The importance of alumni to Elon’s future

“I also want to continue to stress how important our alumni are to the future of this university and to applaud the many ways schools and departments are forming substantive partnerships with Elon alumni that, believe me, are going to pay great dividends in the years and decades ahead. The number of alumni volunteering their time and services to Elon reached 1,800 this year – six times as many as at the start of the Elon Commitment. And we continue to meet our alumni where they work and live around the world. The number of alumni-led regional chapters now stands at 32 (with chapters in places like London, Los Angeles, Chicago, Denver, and Dallas) – twice as many as we had five years ago. At a time when national alumni giving rates are declining, ours has risen from 16 percent to 22 percent since the start of the Elon Commitment and this year the senior class campaign reached a record 53 percent participation rate. In the year ahead we’re going to take steps to deepen our alumni programs and the experiences alumni have with Elon. I want to especially commend the substantive, meaningful, and inspiring alumni awards programs that have been launched by Elon College, the College of Arts and Sciences, the School of Communications, the School of Education, the Martha and Spencer Love School of Business, the School of Health Sciences and the School of Law.

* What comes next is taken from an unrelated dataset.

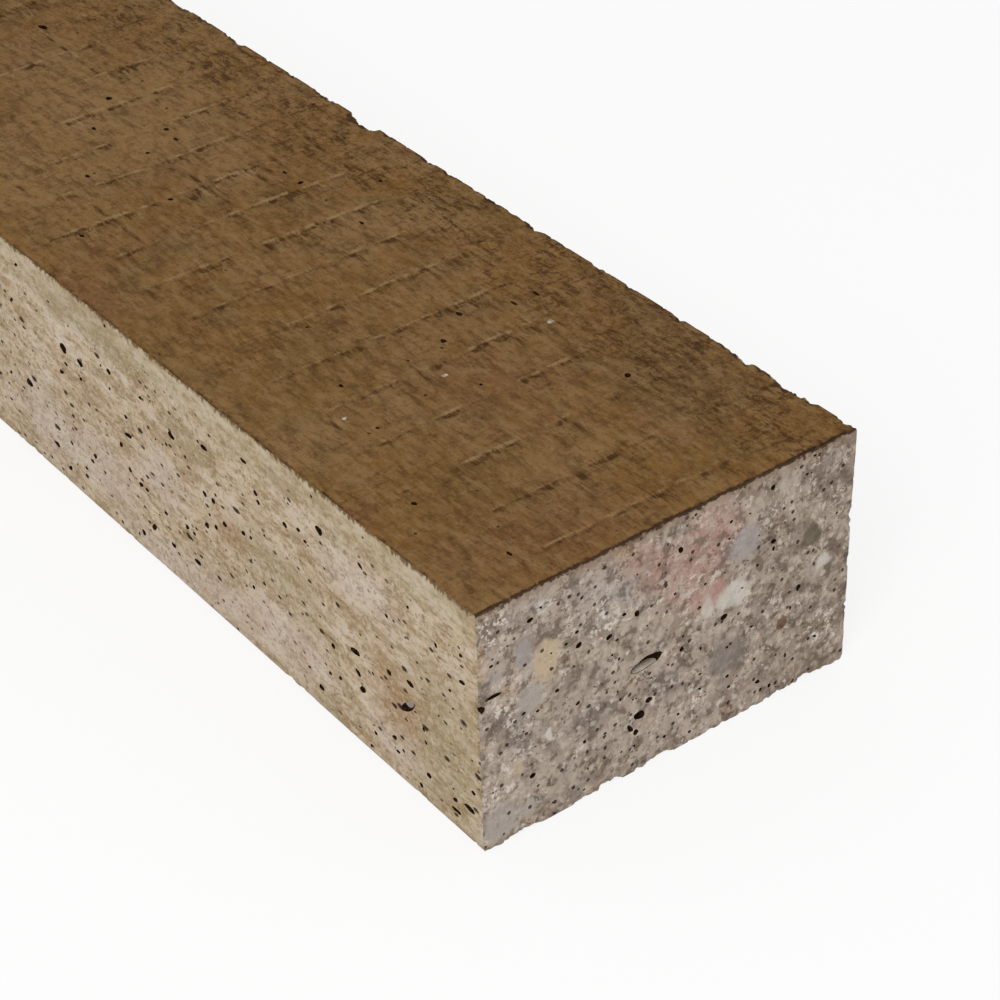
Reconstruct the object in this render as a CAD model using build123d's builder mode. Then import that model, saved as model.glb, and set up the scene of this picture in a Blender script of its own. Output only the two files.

“We will continue to expand academic integration in our alumni engagement efforts. Moreover, we will continue to include faculty in the Evening for Elon programs, we will launch several new academically focused networking receptions in key markets like New York, Washington, D.C. and Los Angeles. And, with your support, we envision further increasing the number of alumni who are invited into classes and events back on campus.

“While our alumni are not physically present on campus every day, they are full partners in our future and we have, and they have, a joint, huge stake in the continued flourishing of this university. I appreciate all of your efforts to build a premier alumni program at Elon that is going to help propel this university forward.”